Apollonius was a great mathematician, known by his contempories as “The Great Geometer, “whose treatise Conics is one of the greatest scientific works from the ancient world. Most of his other treatises were lost, although their titles and a general indication of their contents were passed on by later writers, especially Pappus of Alexandria. As a youth Apollonius studied in Alexandria (under the pupils of Euclid, according to Pappus) and subsequently taught at the university there. He visited Pergamum, capital of a Hellenistic kingdom in western Anatolia, where a university and library similar to those in Alexandria had recently been built. While at Pergamum he met Eudemus and Attaluus, and he wrote the first edition of Conics. He addressed the prefaces of the first three books of the final edition to Eudemus and the remaining volumes to Attalus, whom some scholars identify as King Attalus I of Pergamum. It is clear from Apollonius’ allusion to Euclid, Conon of Samos, and Nicoteles of Cyrene that he made the fullest use of his predecessors’ works.

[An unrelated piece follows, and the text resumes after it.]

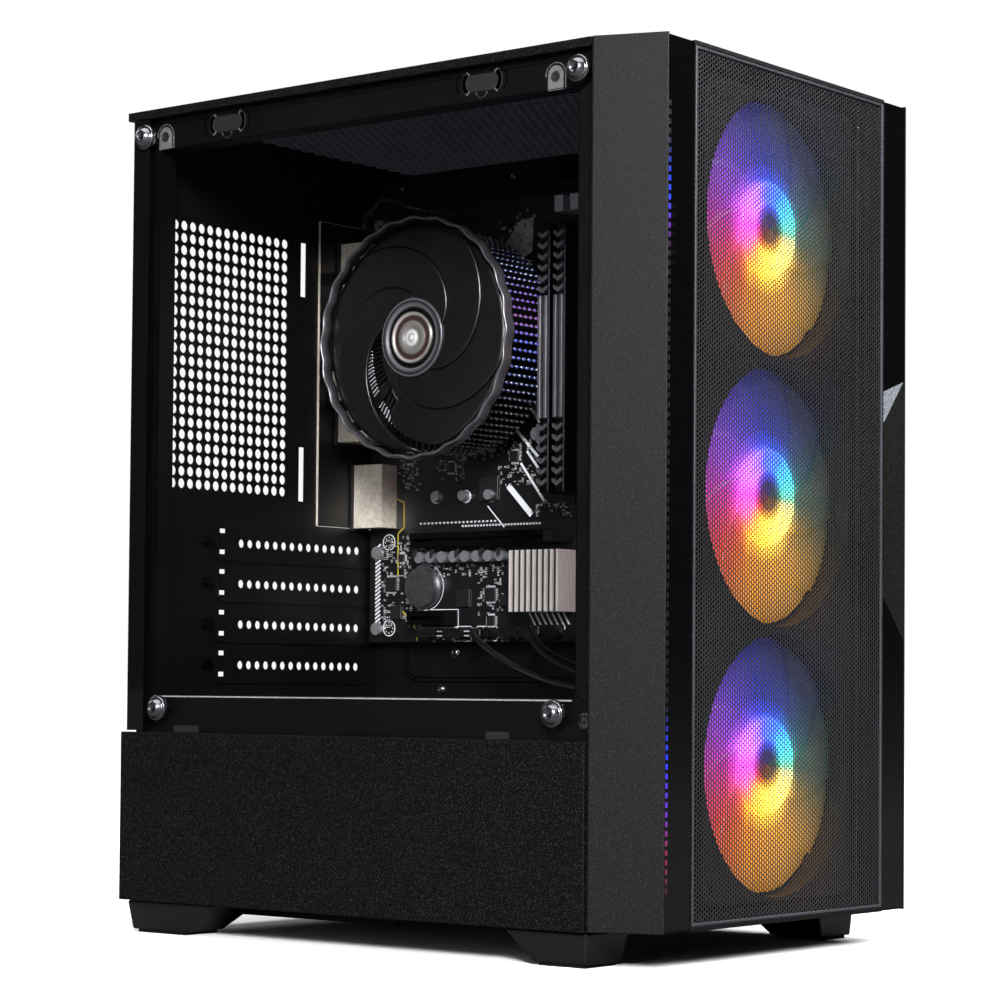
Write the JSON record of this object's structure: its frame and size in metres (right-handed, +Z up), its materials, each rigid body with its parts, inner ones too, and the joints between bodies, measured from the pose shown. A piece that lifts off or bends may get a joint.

Book 1-4 contain a systematic account of the essential principles of conics, which for the most part had been previously set forth by Euclid, Aristaeus and Menaechmus. A number of theorems in Book 3 and the greater part of Book 4 are new, however, and he introduced the terms parabola, eclipse, and hyperbola. Books 5-7 are clearly original. His genius takes its highest flight in Book 5, in which he considers normals as minimum and maximum straight lines drawn from given points to the curve (independently of tangent properties), discusses how many normals can be drawn from particular points, finds their feet by construction, and gives propositions determining the center of curvature at any points and leading at once to the Cartesian equation of the evolute of any conic. The first four books of the Conics survive in the original Greek and the next three in Arabic translation. Book 8 is lost. The only other extant work of Apollonius is Cutting Off of a Ratio (or On Proportional Section), in an Arabic translation. Pappus mentions five additional works, Cutting off an Area (or On Spatial Section), On Determinate Section, Tangencies, and Plane Loci. Tangencies embraced the following general problem: given three things, each of which may be a point, straight line, or circle, construct a circle tangent to the three. Sometimes known as the problem of Apollonius, the most difficult case arises when the three given things are circles.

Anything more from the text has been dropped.